Exercise prompt> Include in the output exactly the lines from the opening of the data through the line containing "HOOD_HALF + 3)), 3)", and nothing more.

Dataset content>
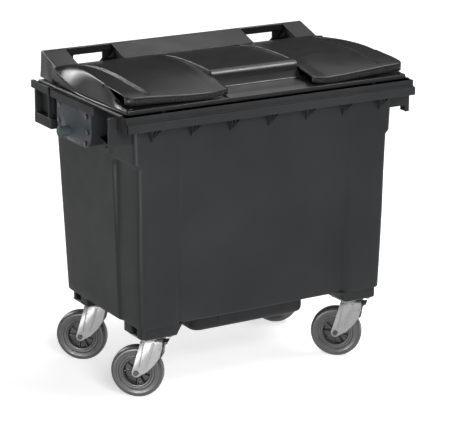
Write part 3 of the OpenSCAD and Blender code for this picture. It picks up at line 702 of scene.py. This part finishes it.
def hood():
    """Raised middle of the lid: a soft arch that ends in a rounded step above a lower deck."""
    outer = [(LID_FRONT, LID_LOW), (LID_FRONT, 1137), (-320, 1149), (-256, 1154)]
    outer += arc(-250, 1162, 8, 270, 350, 5)
    outer += arc(-201, 1185, 30, 190, 90, 16)
    outer += [(-140, 1215), (-80, 1214), (0, 1211.5), (60, 1209), (150, 1200), (254, 1183),
              (300, 1174), (LID_REAR, 1152), (LID_REAR, LID_LOW)]
    inner = [(LID_REAR - WALL, LID_LOW), (LID_REAR - WALL, 1148), (298, 1168), (252, 1178),
             (60, 1204), (-80, 1209), (-203, 1209), (-222, 1198), (-229, 1170), (-246, 1149),
             (-320, 1144), (LID_FRONT + WALL, 1132), (LID_FRONT + WALL, LID_LOW)]
    piece = lid_part("hood", prism_mesh("x", outer + inner, -HOOD_HALF, HOOD_HALF), 1.2, 40)
    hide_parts("lid")
    ridge = [(y, ridge_at(y)) for y in span(-186, 242, 28)]
    web = [(-330, 1140), (-320, 1149), (-252, 1154)] + arc(-201, 1186, 30, 190, 110, 12) + ridge
    web += [(254, 1160), (-200, 1150)]
    for side, word in SIDES:
        lid_part(f"hood_side_{word}", flipped(side, prism_mesh("x", web, HOOD_HALF - 7, HOOD_HALF + 3)), 3)


def rear_block(name, x0, x1):
    """A block that carries the lid's rear rail, from x0 to x1."""
    top = [(254, 1183), (366, RAIL_Z - 1)] + arc(LID_REAR - 5, RAIL_Z - 5, 5, 90, 0, 5)
    top += [(LID_REAR, 1140), (LID_REAR - WALL, 1140), (LID_REAR - WALL, RAIL_Z - 8),
            (371, RAIL_Z - 8), (262, 1180)]
    meshes = [prism_mesh("x", top, x0, x1)]
    cheek = [(256, 1182), (368, RAIL_Z - 1), (LID_REAR - 1, RAIL_Z - 1), (LID_REAR - 1, 1146), (270, 1172)]
    meshes += [prism_mesh("x", cheek, x, x + WALL) for x in (x0, x1 - WALL)]
    lid_part(name, joined(meshes), 1.2)


def grip_bay(side, word):
    """Hand-hold between two rear blocks: a bar, a window in the rear wall and two gussets."""
    bar = [(LID_REAR - 14, RAIL_Z - 26), (LID_REAR, RAIL_Z - 26)] \
        + arc(LID_REAR - 5, RAIL_Z - 5, 5, 0, 90, 5) + arc(LID_REAR - 9, RAIL_Z - 5, 5, 90, 180, 5)
    lid_part(f"grip_bar_{word}", flipped(side, prism_mesh("x", bar, BAY_INNER, BAY_OUTER)), 1.5)
    back = LID_REAR - WALL
    low, high, inner, outer = 1154, 1190, 322, 447
    walls = [box_mesh((BAY_INNER, back, 1140), (inner, LID_REAR, 1200)),
             box_mesh((outer, back, 1140), (BAY_OUTER, LID_REAR, 1200)),
             box_mesh((inner, back, 1140), (outer, LID_REAR, low)),
             box_mesh((inner, back, high), (outer, LID_REAR, 1200))]
    for x, turn in ((inner, 1), (outer, -1)):
        corner = [(x, low), (x + turn * 12, low), (x, low + 12)]
        walls.append(prism_mesh("y", corner, back, LID_REAR))
    lid_part(f"grip_window_{word}", flipped(side, joined(walls)), 0)
    for x, turn, where in ((BAY_INNER, 1, "inner"), (BAY_OUTER, -1, "outer")):
        rib = [(x, 1170), (x + turn * 30, 1170), (x, 1196)]
        lid_part(f"bay_gusset_{where}_{word}", flipped(side, prism_mesh("y", rib, 340, 343)), 0.5)


def lid_knuckles():
    """The lid's half of the hinge, between the lugs."""
    half = 15.9
    meshes = []
    for x in (-LUG_X, LUG_X):
        knuckle = arc(HINGE_Y, HINGE_Z, HINGE_R, 150, 360, 20)
        knuckle += [(LID_REAR, HINGE_Z), (LID_REAR, 1150), (HINGE_Y, 1150)]
        meshes.append(prism_mesh("x", knuckle, x - half, x + half))
    lid_part("hinge_knuckles", joined(meshes), 1)


# ---------- castors ----------

def castor_places():
    """For each castor: its letters, swivel point, wheel centre and heading, from the joints."""
    joints = {j["name"]: j for j in frame["joints"]}
    places = []
    for corner in ("fl", "fr", "rl", "rr"):
        swivel = Vector(joints[f"swivel_{corner}"]["pos_m"])
        wheel = Vector(joints[f"wheel_spin_{corner}"]["pos_m"])
        heading = math.atan2(wheel.y - swivel.y, wheel.x - swivel.x)
        places.append((corner, swivel, wheel, heading))
    return places


def fork_leg(trail):
    """Side outline of a pressed fork leg; x runs along the trail."""
    front = [(FORK_FRONT, FORK_TOP), (FORK_FRONT, 206), (-36, 167), (-16, 136), (12, 106)]
    return [(FORK_BACK, FORK_TOP)] + front + arc(trail, 100, 17, 232, 368, 18)


def fork(corner, swivel, heading, trail):
    """A castor's two pressed legs and their bridge, with ridges, and dark discs outside that paint the shade
    of holes.
    """
    move = Matrix.Translation((swivel.x, swivel.y, 0)) @ Matrix.Rotation(heading, 4, "Z")
    starts = (-FORK_HALF, FORK_HALF - FORK_SHEET)
    meshes = [prism_mesh("y", fork_leg(trail), y, y + FORK_SHEET) for y in starts]
    meshes.append(box_mesh((FORK_FRONT, -FORK_HALF, FORK_TOP - FORK_SHEET), (FORK_BACK, FORK_HALF, FORK_TOP)))
    piece = make_piece(f"fork_legs_{corner}", *joined(meshes), ZINC_LOOK, f"castor_{corner}",
                       bevel=1.3, move=move)
    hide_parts(f"fork_{corner}")
    ridges = []
    for y0, y1 in ((-35.5, -32), (32, 35.5)):
        for x_top, x_low, half in ((24, 44, 2.5), (-12, 18, 5.5)):
            rib = [(x_top - half, 222), (x_top + half, 222), (x_low + half * 0.6, 122),
                   (x_low - half * 0.6, 122)]
            ridges.append(prism_mesh("y", rib, y0, y1))
    make_piece(f"fork_ridges_{corner}", *joined(ridges), ZINC_LOOK, f"castor_{corner}", bevel=2, move=move)
    # Dark discs on the legs' outer faces: painted shade that stands in for holes, which are not cut.
    painted_hole_shades = [turned_mesh([(0.1, y - 0.4), (3.5, y - 0.4), (3.5, y + 0.4), (0.1, y + 0.4)], 24)
             for y in (-FORK_HALF, FORK_HALF)]
    make_piece(f"fork_hole_shade_discs_{corner}", *joined(painted_hole_shades), DARK_BOLT_AND_HOLE_SHADE_LOOK, f"castor_{corner}",
               move=move @ Matrix.Translation((-3 * MM, 0, 196 * MM)))


def wheel(corner, centre, heading):
    """Tyre, rim ring, disc with hub, and the vanes between them."""
    move = Matrix.Translation(centre) @ Matrix.Rotation(heading, 4, "Z")
    body = f"wheel_{corner}"
    outline = [(68, -21), (73, -24), (75.5, -22.5), (78, -25)] + arc(84, -10, 15.9, -70, 0, 9) \
        + arc(84, 10, 15.9, 0, 70, 9) + [(78, 25), (75.5, 22.5), (73, 24), (68, 21)]
    tyre = make_piece(f"tyre_skin_{corner}", *turned_mesh(outline), TYRE_LOOK, body, move=move)
    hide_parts(f"tyre_{corner}")
    ring_outline = [(50, -19), (52, -23), (57, -24), (60, -20), (68, -21), (68, 21), (60, 20),
                    (57, 24), (52, 23), (50, 19)]
    make_piece(f"wheel_ring_{corner}", *turned_mesh(ring_outline), TYRE_LOOK, body, bevel=1, move=move)
    disc_outline = [(11.1, -26), (21, -26), (22, -24), (22, -4), (50, -4), (50, 4), (22, 4), (22, 24),
                    (21, 26), (11.1, 26)]
    disc = make_piece(f"wheel_disc_{corner}", *turned_mesh(disc_outline), WHEEL_LOOK, body, bevel=1,
                      move=move)
    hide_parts(f"wheel_centre_{corner}")
    vanes = []
    for i in range(VANES):
        turn = Matrix.Rotation(2 * math.pi * i / VANES, 4, "Y")
        verts, faces = box_mesh((21, -16, -1.6), (51, 16, 1.6))
        vanes.append(([tuple(turn @ Vector(v)) for v in verts], faces))
    make_piece(f"wheel_vanes_{corner}", *joined(vanes), WHEEL_LOOK, body, bevel=0.7, move=move)


def brake(corner, swivel, heading):
    """Foot pedal, with a bent strip that carries the shoe down to the tyre."""
    move = Matrix.Translation((swivel.x, swivel.y, 0)) @ Matrix.Rotation(heading, 4, "Z")
    outline = [(-64, 227), (-62, 219), (-52, 214), (-46, 196), (-43, 168), (-36, 162), (-30, 172),
               (-28, 206), (-40, 224)]
    piece = make_piece(f"brake_foot_{corner}", *prism_mesh("y", outline, -22, 22), BRAKE_LOOK,
                       f"brake_{corner}", bevel=2, move=move)
    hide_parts(f"brake_pedal_{corner}")


def dress_cad_nodes():
    """Detailed materials for the nodes that keep their own shape."""
    looks = {"trunnion_pin": TRUNNION_LOOK, "castor_plate": ZINC_LOOK, "lid_buffers": RUBBER_LOOK,
             "drain_seal": RUBBER_LOOK, "drain_plug": PLUG_LOOK, "trunnion_bolts": DARK_BOLT_AND_HOLE_SHADE_LOOK,
             "axle": DARK_BOLT_AND_HOLE_SHADE_LOOK}
    for name, obj in frame["nodes"].items():
        look = next((v for k, v in looks.items() if name.startswith(k)), BOLT_LOOK)
        obj.data.materials.clear()
        obj.data.materials.append(look[0])


# ---------- stage ----------

def stage():
    """A pale floor that reads as plain white, and a world that is white to the camera but lights dimly.

    The floor gives off some light of its own, so that it stays pale under modest lamps.
    """
    floor_mesh = bpy.data.meshes.new("floor")
    reach = 40
    floor_mesh.from_pydata([(-reach, -reach, 0), (reach, -reach, 0), (reach, reach, 0), (-reach, reach, 0)],
                           [], [(0, 1, 2, 3)])
    floor = bpy.data.objects.new("floor", floor_mesh)
    bpy.context.scene.collection.objects.link(floor)
    material, _, shader = new_material("pale_floor")
    shader.inputs["Base Color"].default_value = (0.8, 0.8, 0.8, 1)
    shader.inputs["Roughness"].default_value = 0.9
    shader.inputs["Specular IOR Level"].default_value = 0.0
    shader.inputs["Emission Color"].default_value = (1, 1, 1, 1)
    shader.inputs["Emission Strength"].default_value = 0.64
    floor_mesh.materials.append(material)
    world = bpy.data.worlds.new("studio")
    world.use_nodes = True
    tree = world.node_tree
    path = tree.nodes.new("ShaderNodeLightPath")
    strength = tree.nodes.new("ShaderNodeMapRange")
    strength.inputs["To Min"].default_value = 0.06
    strength.inputs["To Max"].default_value = 1.0
    tree.links.new(path.outputs["Is Camera Ray"], strength.inputs["Value"])
    tree.nodes["Background"].inputs["Color"].default_value = (1, 1, 1, 1)
    tree.links.new(strength.outputs[0], tree.nodes["Background"].inputs["Strength"])
    bpy.context.scene.world = world
    bpy.context.scene.view_settings.view_transform = "Standard"


def sun(direction, strength, softness):
    """A broad sun shining from direction, for an even floor."""
    light = bpy.data.lights.new("sun", "SUN")
    light.energy = strength
    light.angle = math.radians(softness)
    obj = bpy.data.objects.new("sun", light)
    obj.rotation_euler = Vector(direction).to_track_quat("Z", "Y").to_euler()
    bpy.context.scene.collection.objects.link(obj)


def softbox(name, place, target, width, height, watts, highlight_only=False):
    """A rectangular lamp at place, facing target. One that is highlight_only adds reflections alone."""
    light = bpy.data.lights.new(name, "AREA")
    light.shape = "RECTANGLE"
    light.size = width
    light.size_y = height
    light.energy = watts
    obj = bpy.data.objects.new(name, light)
    obj.location = place
    obj.rotation_euler = (Vector(target) - Vector(place)).to_track_quat("-Z", "Y").to_euler()
    obj.visible_diffuse = not highlight_only
    bpy.context.scene.collection.objects.link(obj)


def camera():
    """Camera at the photograph's viewing angle."""
    data = bpy.data.cameras.new("camera")
    data.sensor_width = 36
    data.lens = 169.2
    data.shift_x = 0.030
    data.shift_y = -0.011
    azimuth = math.radians(-30.13)
    tilt = math.radians(16.26)
    back = Vector((math.sin(azimuth) * math.cos(tilt), -math.cos(azimuth) * math.cos(tilt), math.sin(tilt)))
    obj = bpy.data.objects.new("camera", data)
    obj.location = (-3.960, -6.727, 2.895)
    obj.rotation_euler = back.to_track_quat("Z", "Y").to_euler()
    bpy.context.scene.collection.objects.link(obj)
    bpy.context.scene.camera = obj


camera()
stage()
sun((0.49, -0.25, 0.81), 2.1, 35)
softbox("key", (-1.5, -5.5, 3.2), (0, 0, 0.6), 2.5, 2.5, 280)
softbox("top", (2.2, 1.7, 4.7), (0, 0, 1.1), 3.2, 2.2, 60)
softbox("roll", (2.2, -1.35, 4.85), (0, -0.2, 1.2), 1.0, 1.0, 200, True)
softbox("rear_left", (-2.4, 4.2, 3.3), (-0.4, 0, 1.1), 2.8, 2.0, 320, True)
softbox("corner_strip", (-2.2, -1.27, 0.36), (-0.54, -0.31, 0.65), 0.16, 0.6, 60, True)

tub_shell()
comb_rim()
hinge_lugs()
hood()
rear_block("rear_block_middle", -BAY_INNER, BAY_INNER)
lid_knuckles()
for side, word in SIDES:
    side_rim(side, word)
    corner_bracket(side, word)
    rear_handle(side, word)
    castor_pads(side, word)
    trunnion(side, word)
    flap(side, word)
    fairing(side, word)
    base_frame(side, word)
    grip_bay(side, word)
    ends = sorted((side * BLOCK_END, side * BAY_OUTER))
    rear_block(f"rear_block_{word}", *ends)
for corner, swivel, centre, heading in castor_places():
    trail = (centre - swivel).to_2d().length / MM
    fork(corner, swivel, heading, trail)
    wheel(corner, centre, heading)
    if corner.startswith("f"):
        brake(corner, swivel, heading)
dress_cad_nodes()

Task response>
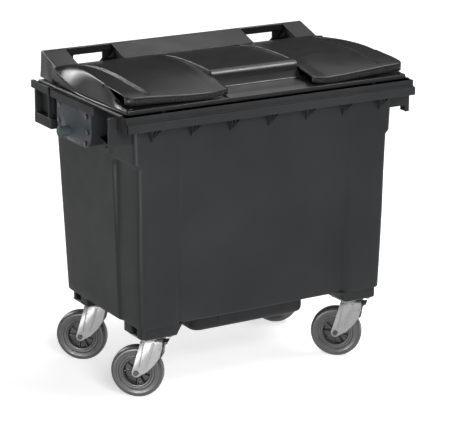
Write part 3 of the OpenSCAD and Blender code for this picture. It picks up at line 702 of scene.py. This part finishes it.
def hood():
    """Raised middle of the lid: a soft arch that ends in a rounded step above a lower deck."""
    outer = [(LID_FRONT, LID_LOW), (LID_FRONT, 1137), (-320, 1149), (-256, 1154)]
    outer += arc(-250, 1162, 8, 270, 350, 5)
    outer += arc(-201, 1185, 30, 190, 90, 16)
    outer += [(-140, 1215), (-80, 1214), (0, 1211.5), (60, 1209), (150, 1200), (254, 1183),
              (300, 1174), (LID_REAR, 1152), (LID_REAR, LID_LOW)]
    inner = [(LID_REAR - WALL, LID_LOW), (LID_REAR - WALL, 1148), (298, 1168), (252, 1178),
             (60, 1204), (-80, 1209), (-203, 1209), (-222, 1198), (-229, 1170), (-246, 1149),
             (-320, 1144), (LID_FRONT + WALL, 1132), (LID_FRONT + WALL, LID_LOW)]
    piece = lid_part("hood", prism_mesh("x", outer + inner, -HOOD_HALF, HOOD_HALF), 1.2, 40)
    hide_parts("lid")
    ridge = [(y, ridge_at(y)) for y in span(-186, 242, 28)]
    web = [(-330, 1140), (-320, 1149), (-252, 1154)] + arc(-201, 1186, 30, 190, 110, 12) + ridge
    web += [(254, 1160), (-200, 1150)]
    for side, word in SIDES:
        lid_part(f"hood_side_{word}", flipped(side, prism_mesh("x", web, HOOD_HALF - 7, HOOD_HALF + 3)), 3)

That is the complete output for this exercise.